There is much more to the analysis than that (obviously). But that might be all you need to know.

The first item tells us how much has changed in the past decade. The second item tells us now much is going to change in the coming decade.

All of the above was written while listening my Bill Frisell channel on Pandora. Which is now playing Pat Metheny.

The Celestial Jukebox abounds. Along with newsfeed irony.

Life is good.

As I’ve Been Saying All Along…

…The music industry is a $100-billion 21st Century business trapped in a $7-billion 20th Century business model:

That’s according to Marc Geiger, head of William Morris / Endeavor (aka Ari Gold‘s super-agency):

“The recorded music industry can grow to a $100 billion-plus business within the next 15 years – but only if it abandons pushing music ownership and fully embraces the streaming subscription model, said Marc Geiger, WME’s global head of music, during a powerful, deliberately provocative keynote speech on day two of Midem.

“If you still think [the future] is about owning files I will talk to you again in 24 months and you will deny that you ever said it to me,” Geiger stated during a slick 25-minute presentation, which was entitled “20 Years of Pain. No More Fooling Around: The Definitive Future of the Music Business.”

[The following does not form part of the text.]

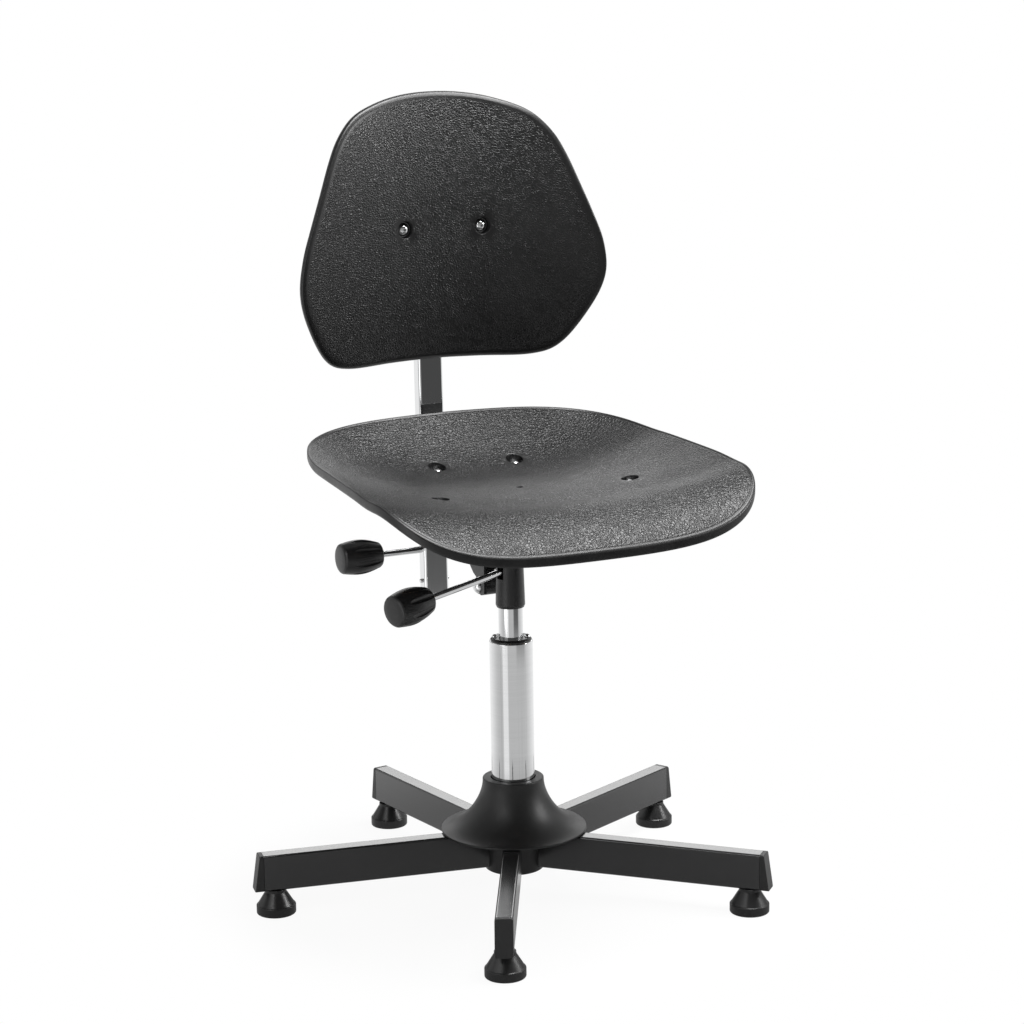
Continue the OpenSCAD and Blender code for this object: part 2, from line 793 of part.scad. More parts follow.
module seat_pad() {
    rings = concat(
        [for (s = [0.2, 0.4, 0.56, 0.7, 0.82, 0.91, 0.97]) seat_ring(s, 0)],
        [seat_ring(0.995, seat_lip * 0.16), seat_ring(1, seat_lip * 0.5), seat_ring(0.985, seat_lip * 0.9)],
        [seat_base_ring(0.95, 1), seat_base_ring(0.86, 1), seat_base_ring(0.79, 0.75)],
        [seat_base_ring(0.74, 0.25), seat_base_ring(0.7, 0), seat_base_ring(0.4, 0)]
    );
    color("#1c1c1d") difference() {
        skin([for (r = rings) [for (k = [seat_facets - 1:-1:0]) r[k]]],
            [0, seat_mid, seat_rise(0, seat_mid)], [0, seat_mid, seat_under]);
        for (p = seat_screws_xy) translate([p.x, p.y, 0]) {
            translate([0, 0, seat_floor(p)]) cylinder(d = recess_d, h = over_seat);
            translate([0, 0, seat_under - 1]) cylinder(r = sleeve_r + clear, h = over_seat);
        }
        translate([0, -vent_y, seat_under - 1]) cylinder(d = vent_d, h = over_seat);
        translate([0, 0, seat_under - 1]) seat_board_shape(board_t + 1 + clear / 2, clear / 2);
    }
}

module seat_board_shape(h, grow) {
    w = 2 * (board_x + grow);
    l = board_front + board_rear + 2 * grow;
    translate([0, (board_rear - board_front) / 2, 0]) linear_extrude(h) rounded_rect(w, l, board_r);
}

module seat_board() {
    color("#3a332c") difference() {
        translate([0, 0, seat_under]) seat_board_shape(board_t, 0);
        for (p = seat_screws_xy) translate([p.x, p.y, seat_under - 1])
            cylinder(r = sleeve_r + clear, h = board_t + 2);
        translate([0, -vent_y, seat_under - 1]) cylinder(d = vent_d, h = board_t + 2);
    }
}

module seat_sleeves() {
    color("#9a9c9f") for (p = seat_screws_xy) translate([p.x, p.y, seat_under])
        ring(sleeve_r, shank_r + 0.4, seat_floor(p) - seat_under);
}

// Domed screw with its washer, the washer's underside on z = 0
module pad_screw(l) {
    translate([0, 0, washer_t]) dome_head(head_r, head_h);
    ring(washer_r, shank_r - 0.5, washer_t);
    translate([0, 0, -l]) cylinder(r = shank_r, h = l + washer_t + 0.5);
}

module seat_screws() {
    below = plate_t + nut_h + 2 - seat_under;
    color("silver") for (p = seat_screws_xy)
        translate([p.x, p.y, seat_floor(p)]) pad_screw(seat_floor(p) + below);
}

module seat_nuts() {
    color("#9a9c9f") for (p = seat_screws_xy)
        translate([p.x, p.y, seat_under - plate_t - nut_h]) hex_nut(nut_af, nut_h, shank_r + fit);
}

// Levers

// Barrel grip along +X, with its inner end on x = 0. The flutes are deepest at the inner end and
// run out before the rounded outer one.
module grip() {
    steps = 14;
    out_r = grip_end_d / 2;
    root_r = grip_root_d / 2;
    bulge = grip_d / 2 - (root_r + out_r) / 2 - 0.4;
    function side_r(t) = root_r + (out_r - root_r) * t + bulge * sin(180 * t);
    side = [for (k = [0:steps]) let (t = k / steps) [side_r(t), 1.5 + (grip_l - grip_round - 1.5) * t]];
    nose = [for (k = [1:4]) let (a = 90 * k / 4)
        [out_r - grip_round * (1 - cos(a)), grip_l - grip_round + grip_round * sin(a)]];
    flute_rise = side_r(flute_end) - root_r + flute_depth;
    flute_tilt = atan(flute_rise / (flute_end * grip_l));
    rotate([0, 90, 0]) difference() {
        rotate_extrude() polygon(concat(
            [[0, 0], [root_r - 1.5, 0]], side, nose,
            [[out_r / 2, grip_l + 0.75 * grip_dome], [0, grip_l + grip_dome]]));
        translate([0, 0, -1]) cylinder(d = lever_d + 2 * fit, h = grip_bore_l + 1);
        for (k = [0:flutes - 1]) rotate([0, 0, 30 + k * 360 / flutes])
            translate([root_r - flute_depth, 0, 0]) rotate([0, flute_tilt, 0])
                translate([flute_r, 0, -4]) cylinder(r = flute_r, h = grip_l + 8, $fn = 32);
    }
}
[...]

I heard several years ago that the average music “consumer” purchases roughly $40/year of recorded music. So they’re spending $40 year – less than $3.50/mo – to “purchase” 3 to 4 CDs, maybe 30 to 50 tracks to horde in their own personal private music “library.”

So tell them instead that for a measly $10/mo (your mileage may vary) they can have the entire history of recorded music on a gizmo in their pocket and see what happens.

You know the old expression: “do the math.”